A DVD recorder is actually my favorite method of converting video. When I know I have something really important (like video of a newborn kid) I go all-out. But when I have a box of old TV shows — many of which are unlabeled — the recorder is a quick way to move those tapes from the garage into the trash. Put a 50-cent blank DVD in the machine, push Record on the recorder, push Play on the VCR, and walk away for two hours. By the time I remember doing that, the whole tape has been archived and I can toss the original, bulky cassette, saving the actual viewing and editing of its contents for later.

Neuros OSD

If you really want to be Captain Digital — or if you simply resist the concept of wholesale change — the Neuros OSD is an exciting piece of hardware (shown in Figure 6-1).
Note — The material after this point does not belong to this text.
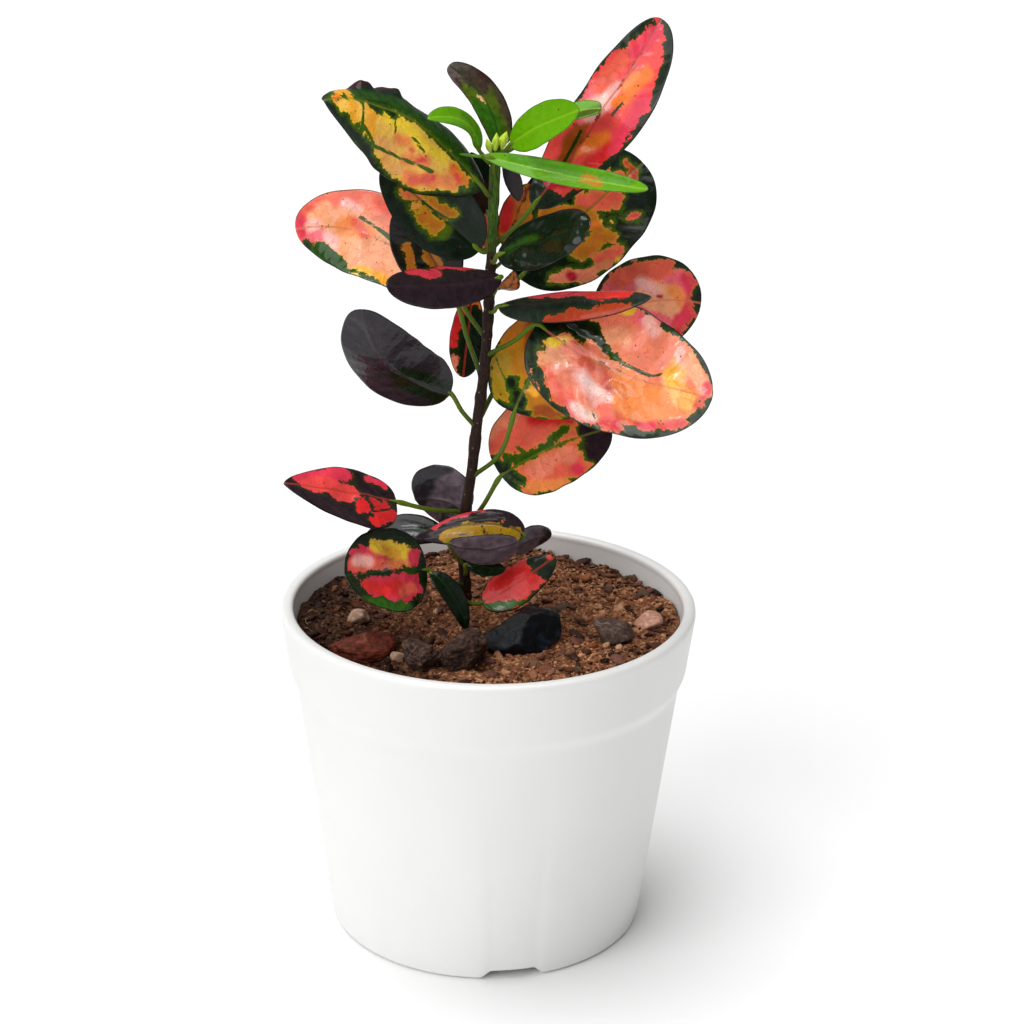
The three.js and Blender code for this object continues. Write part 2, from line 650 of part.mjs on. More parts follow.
function soilSolid() {
  const bottom = FLOOR_TOP + CLEARANCE;
  const topRadius = innerRadiusAt(SOIL_TOP) - SOIL_CLEARANCE;
  const outline = [
    new THREE.Vector2(0, bottom),
    new THREE.Vector2(innerRadiusAt(bottom) - SOIL_CLEARANCE, bottom),
    new THREE.Vector2(innerRadiusAt(BODY_TOP) - SOIL_CLEARANCE, BODY_TOP),
  ];
  for (let i = 0; i <= SOIL_RINGS; i += 1) {
    outline.push(new THREE.Vector2(topRadius * (1 - i / SOIL_RINGS), SOIL_TOP));
  }
  const heap = new THREE.LatheGeometry(outline, SOIL_SIDES).rotateX(Math.PI / 2);
  const place = heap.attributes.position;
  for (let i = 0; i < place.count; i += 1) {
    if (place.getZ(i) > SOIL_TOP - 1) {
      place.setZ(i, SOIL_TOP + soilRelief(place.getX(i), place.getY(i)));
    }
  }
  let soil = solidOf(heap).subtract(stemSleeve);
  for (const thing of looseThings) soil = soil.subtract(looseSolid(thing, CLEARANCE));
  return soil;
}

const plant = new THREE.Group();
plant.add(meshOf("pot", potSolid(), finishes.pot));
plant.add(meshOf("soil", soilSolid(), finishes.mix));
plant.add(meshOf("stem", stemSolid(0), finishes.bark));
for (const leaf of leaves) {
  plant.add(meshOf(`leaf_${leaf.name}`, leafSolid(leaf), finishes[leaf.finish]));
}
for (const thing of looseThings) {
  plant.add(meshOf(thing.name, looseSolid(thing, 0), finishes[thing.finish]));
}

export default plant;
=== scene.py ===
import random
from math import atan2, cos, exp, hypot, pi, radians, sin

import bmesh
import bpy
import numpy as np
from mathutils import Matrix, Vector, noise


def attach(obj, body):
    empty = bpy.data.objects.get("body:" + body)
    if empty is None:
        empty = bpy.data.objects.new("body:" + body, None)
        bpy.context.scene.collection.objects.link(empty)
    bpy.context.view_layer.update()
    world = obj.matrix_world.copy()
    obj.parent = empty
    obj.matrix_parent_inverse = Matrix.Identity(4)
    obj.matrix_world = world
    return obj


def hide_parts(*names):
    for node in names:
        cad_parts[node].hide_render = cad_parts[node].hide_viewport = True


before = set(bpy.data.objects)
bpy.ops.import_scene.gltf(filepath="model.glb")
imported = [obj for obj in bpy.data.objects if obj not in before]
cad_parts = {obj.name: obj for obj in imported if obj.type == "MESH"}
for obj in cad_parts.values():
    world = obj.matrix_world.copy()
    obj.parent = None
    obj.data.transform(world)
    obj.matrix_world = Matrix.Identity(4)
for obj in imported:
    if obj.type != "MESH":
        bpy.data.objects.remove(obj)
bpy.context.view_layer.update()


# Pot
# A round tapered nursery pot with a straight band below its rim, a foot ring with three water
# notches and six drain holes. It is one injection moulding of white polypropylene, about 3 mm thick.

# Sizes are millimetres until a mesh or a pattern is made
MM = 0.001
RIM_RADIUS, POT_HEIGHT = 75, 123.5
FOOT_RADIUS, FOOT_WIDTH, FLOOR_UNDER, FLOOR_TOP = 57.5, 4.5, 6, 9
BODY_TOP, BODY_TOP_RADIUS, BAND_FOOT, BAND_FOOT_RADIUS = 95.5, 70, 100, 72.2
LIP_INNER_RADIUS, LIP_FOOT, WALL, FOOT_BEVEL = 70.4, 120.9, 3.4, 1.2
NOTCH_HEIGHT, NOTCH_HALF_AT_GROUND, NOTCH_HALF_AT_TOP, NOTCH_BEARINGS = 3.3, 11.5, 8, (10.7, 130.7, 250.7)
DRAIN_RADIUS, DRAIN_CIRCLE, DRAIN_HOLES = 5, 34, 6
POT_COLUMNS, DRILL_SIDES = 432, 40
DUST_HEIGHT, DUST_SPREAD = 116, 3.5


def inner_radius(height):
    """The radius inside the pot's wall at that height."""
    if height < BODY_TOP:
        lean = (BODY_TOP_RADIUS - FOOT_RADIUS) / BODY_TOP
        return FOOT_RADIUS + lean * height - WALL
    share = min(1, (height - BODY_TOP) / (LIP_FOOT - BODY_TOP))
    return BODY_TOP_RADIUS - WALL + share * (LIP_INNER_RADIUS - BODY_TOP_RADIUS + WALL)


def eased(corners, steps=6):
    """A profile through (radius, height, easing): each corner is cut back by its easing and rounded."""
    line = []
    for i, (radius, height, easing) in enumerate(corners):
        here = Vector((radius, height))
        if not easing:
            line.append(here)
            continue
        start = here + (Vector(corners[i - 1][:2]) - here).normalized() * easing
        end = here + (Vector(corners[i + 1][:2]) - here).normalized() * easing
        for t in np.linspace(0, 1, steps + 1):
            line.append(start * (1 - t) ** 2 + here * 2 * t * (1 - t) + end * t * t)
    return line


def make_piece(name, points, faces, skins, skin_of_face=None):
    """A smooth mesh with its object at the origin, from points in millimetres. It rides on the root."""
    mesh = bpy.data.meshes.new(name)
    mesh.from_pydata((np.asarray(points, float) * MM).tolist(), [], faces)
    mesh.shade_smooth()
    for skin in skins:
        mesh.materials.append(skin)
    if skin_of_face is not None:
        mesh.polygons.foreach_set("material_index", np.asarray(skin_of_face, np.int32))
    piece = bpy.data.objects.new(name, mesh)
    bpy.context.collection.objects.link(piece)
    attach(piece, "root")
    return piece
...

It's a digital VCR. Really, that explanation is perfect. You plug it into the stack of video gear under your TV. Any time you're watching something and you think, "Oooh, I'd like to record that for my iPhone," you just pick up the Neuros's remote and press Record.

The video is automatically converted into a digital video file and stored on any storage device you've plugged into the Neuros's USB port, or any memory card you've popped into one of its exhaustive menagerie of card slots. When you unplug the hard drive or thumb drive or memory card from the OSD and plug it into your computer, you'll find it full of standard MP4 video files, which you can import directly into iTunes or edit using desktop video software.

Visit www.neurostechnology.com for more info. It costs $170 but man alive, it's a frightfully compelling video-to-digital solution that's right where you want it. Press a button, you've got MP4.

THE JOYS OF CONVERSION

What's the best thing about converting old videos? It removes irreplaceable family memories from decrepit media and puts them in a form where they can easily and flawlessly be duplicated and shared.

The second-best thing is that there's a great deal of fantastic creative work that simply dies because there's no way it'll ever be released on DVD or even re-aired. Either there's no financial incentive, or the rights are tangled up in a huge mess of companies that got bought by other companies which went bust, or it contains music that would be prohibitively expensive to license for home video distribution.

My usual example is a fantastic 1983 production of Shakespeare's The Comedy of Errors, starring the Flying Karamazov Brothers and two dozen other jugglers, rope walkers, and fellow New Vaudevillians. It was a successful stage show and PBS aired a performance on Live from Lincoln Center. It aired live. PBS stations were allowed to rebroadcast it once within the week, and then ... that was it. Gone. It was an utterly brilliant show, but after the performers went their separate ways after the final performance, the show might as well never have happened in the first place.

But! Folks had taped it when it aired more than 25 years ago. I got a great tape duped from the collection of one of the original performers. After less than an afternoon, I had digital video on my iPhone and my desktop. I watch and enjoy it all over again every few months.

I was too young to appreciate the heyday of the telethon, but I still had to reflect that in the Seventies, you'd tune into the first couple of hours of this show and you'd see Frank Sinatra singing a duet with Ella Fitzgerald, followed by Sammy Davis Jr. backed by the Count Basie Orchestra.

Someone has that show on tape. If you do, let me know because I have a Neuros OSD and a desperate need to be entertained.